Cette réforme interviendrait alors même que les plus fragiles d’entre nous ont déjà dû subir la refonte des aides au logement orchestrée par le gouvernement : 40% des bénéficiaires ont ainsi vu leur aide baisser depuis le 1er janvier dernier. Et cela sans compter avec la perspective d’une réforme de l’assurance chômage, temporairement suspendue par le Conseil d’État, qui fera baisser les allocations de plus de 1 million de bénéficiaires alors que la crise sociale est loin d’être derrière nous.
Indépendamment des positions de chacun sur ces réformes, quelque chose peut dès aujourd’hui faire l’objet d’un consensus national : l’impérieuse nécessité de ne pas replonger le pays dans un état de tension et de conflit qui menacerait inéluctablement son réveil.
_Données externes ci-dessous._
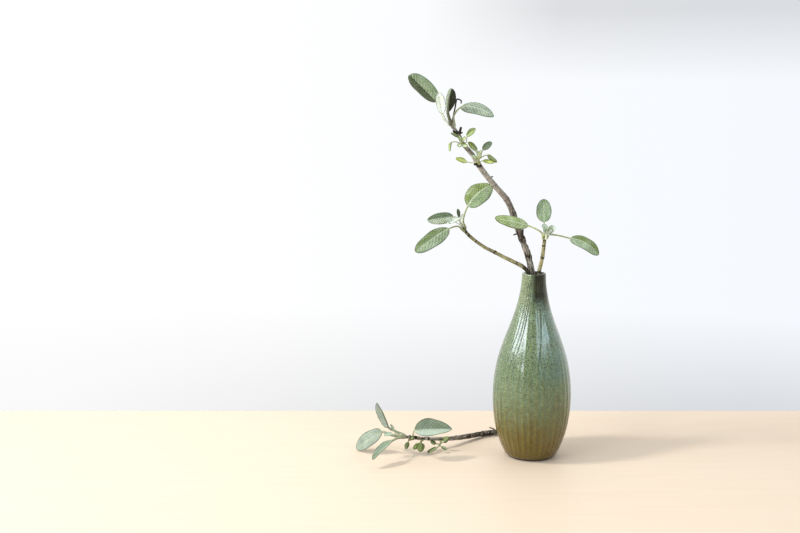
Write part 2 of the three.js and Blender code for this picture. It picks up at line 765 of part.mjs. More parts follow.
const sprigSprays = {
  sprig_spray_tip: {
    host: sprigStem,
    at: [-133.2, -2.5, 19.3],
    axis: [[-137.2, -5, 21.8], [-139.5, -7.3, 23.4]],
    radii: [0.9, 1.0, 0.7],
    leaves: [
      { from: 0.9, base: [-142.8, -10.4, 24.8], tip: [-151.2, -15.8, 24.6], face: [0.1, -0.4, 0.9], width: 5.6, fold: 24 },
      { from: 0.9, base: [-141.1, -7.7, 26.8], tip: [-145.3, -8.3, 34], face: [0.8, -0.4, 0.4], width: 4.2, fold: 26 },
    ],
  },
  sprig_spray_first: {
    host: sprigStem,
    at: [-124.2, 1.1, 17.3],
    axis: [[-125.6, -2.3, 16], [-126.1, -3.8, 15]],
    radii: [0.9, 1.0, 0.7],
    leaves: [
      { from: 0.7, base: [-126.7, -4.7, 13.8], tip: [-128.9, -10.8, 8.6], face: [-0.2, -0.6, 0.7], width: 4.6, fold: 16 },
      { from: 0.6, base: [-124, -4.1, 17.4], tip: [-120.8, -6.5, 20.6], face: [-0.3, -0.6, 0.4], width: 3.4, fold: 20 },
    ],
  },
  sprig_spray_middle: {
    host: sprigStem,
    at: [-112.3, 5.9, 14.9],
    axis: [[-112.7, 2, 13.6], [-113.1, 0.3, 12.3]],
    radii: [0.9, 1.0, 0.7],
    leaves: [
      { from: 0.7, base: [-112.7, -0.6, 11.5], tip: [-114.6, -9.4, 5.1], face: [0.1, -0.35, 0.93], width: 7.4, fold: 12 },
      { from: 0.6, base: [-115.3, -0.2, 11.3], tip: [-120.8, -5.7, 6.4], face: [-0.2, -0.4, 0.9], width: 5.4, fold: 12 },
    ],
  },
  sprig_spray_last: {
    host: sprigStem,
    at: [-93.4, 14.7, 11.1],
    axis: [[-92.8, 9.9, 7.8], [-94.5, 6.3, 6.2]],
    radii: [1.0, 1.0, 0.8],
    leaves: [
      { from: 0.4, base: [-89.8, 8.8, 9.6], tip: [-84, 6.9, 15.4], face: [-0.5, -0.75, 0.45], width: 5.6, fold: 10 },
      { from: 0.95, base: [-97, 4.5, 5], tip: [-106.5, -3.7, 2.3], face: [0.1, -0.2, 0.97], width: 4.6, fold: 14 },
      { from: 0.6, base: [-97.9, 7.7, 8.2], tip: [-103.6, 3.6, 12.2], face: [0.2, -0.8, 0.5], width: 4.2, fold: 16 },
      { from: 0.8, base: [-91.7, 4.9, 6], tip: [-86.8, 0.3, 3.8], face: [0.1, -0.3, 0.94], width: 4.2, fold: 14 },
    ],
  },
};

// The scene

const arrangement = new THREE.Group();
arrangement.add(piece("vase", makeVase(), colours.glaze, 0.2));
arrangement.add(piece("water", makeWater(mainBranch), colours.water, 0.05));
arrangement.add(piece("main_branch", fuse(mainBranch.parts), colours.bark));
arrangement.add(piece("left_shoot", fuse(leftShoot.parts), colours.greenwood));
arrangement.add(piece("right_shoot", fuse(rightShoot.parts), colours.greenwood));
arrangement.add(piece("sprig_stem", fuse(sprigStem.parts), colours.sprigWood));

const paleLeaves = ["top_leaf_pale"];
for (const [host, leaves] of [
  [mainBranch, branchLeaves],
  [leftShoot, leftLeaves],
  [rightShoot, rightLeaves],
  [sprigStem, sprigLeaves],
]) {
  for (const [name, leaf] of Object.entries(leaves)) {
    const colour = paleLeaves.includes(name) ? colours.paleLeaf : colours.leaf;
    arrangement.add(piece(name, leafOn(host, leaf), colour));
  }
}
for (const [name, spray] of Object.entries({ ...branchSprays, ...sprigSprays })) {
  const pale = name === "right_spray_tip" || name === "sprig_spray_tip";
  arrangement.add(piece(name, sprayOn(spray.host, spray), pale ? colours.paleLeaf : colours.youngLeaf));
}

export default arrangement;
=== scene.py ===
"""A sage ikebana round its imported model: a forked sage branch in a glazed, fluted bottle vase, and a cut
sage sprig on the table behind it. Metres, +Z up. The origin is the centre of the vase's foot and -Y is the
front. Shapes are worked out in millimetres and placed in metres."""

import math

import bpy
import numpy as np
from bpy.props import FloatProperty, FloatVectorProperty, IntProperty, PointerProperty
from bpy.types import Operator, Panel, PropertyGroup
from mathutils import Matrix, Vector


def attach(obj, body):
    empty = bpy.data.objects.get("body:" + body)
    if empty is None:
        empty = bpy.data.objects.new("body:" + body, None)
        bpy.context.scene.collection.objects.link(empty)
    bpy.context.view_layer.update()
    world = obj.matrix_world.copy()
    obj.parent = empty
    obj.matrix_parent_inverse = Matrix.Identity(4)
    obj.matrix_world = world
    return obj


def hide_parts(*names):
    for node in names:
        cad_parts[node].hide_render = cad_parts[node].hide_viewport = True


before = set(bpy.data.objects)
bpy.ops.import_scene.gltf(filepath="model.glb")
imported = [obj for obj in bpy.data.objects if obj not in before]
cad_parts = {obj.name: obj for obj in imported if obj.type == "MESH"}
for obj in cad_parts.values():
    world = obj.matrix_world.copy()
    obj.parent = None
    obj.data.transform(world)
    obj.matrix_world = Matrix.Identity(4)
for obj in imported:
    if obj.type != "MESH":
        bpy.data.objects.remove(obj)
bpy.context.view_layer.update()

bl_info = {
    "name": "Sage Ikebana",
    "version": (1, 0, 0),
    "blender": (4, 5, 0),
    "location": "3D View > Sidebar > Ikebana",
    "description": "A forked sage branch in a fluted, glazed vase, with a cut sprig on the table",
    "category": "Add Mesh",
}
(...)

L’urgence, ce n’est pas de reporter l’âge de départ à la retraite au moment où le Conseil d’orientation des retraites vient de rappeler que l’équilibre économique de long terme du système n’était pas menacé. L’urgence, c’est de relancer durablement notre économie en l’adaptant aux grands défis du siècle et de réduire les inégalités sociales qui se sont creusées avec la crise.
À rebours de tout ce qui peut fracturer le pays, priorité absolue doit être donnée à la promotion d’un indispensable et salutaire climat de confiance et de concorde. C’est cette seule perspective qui doit nous guider aujourd’hui.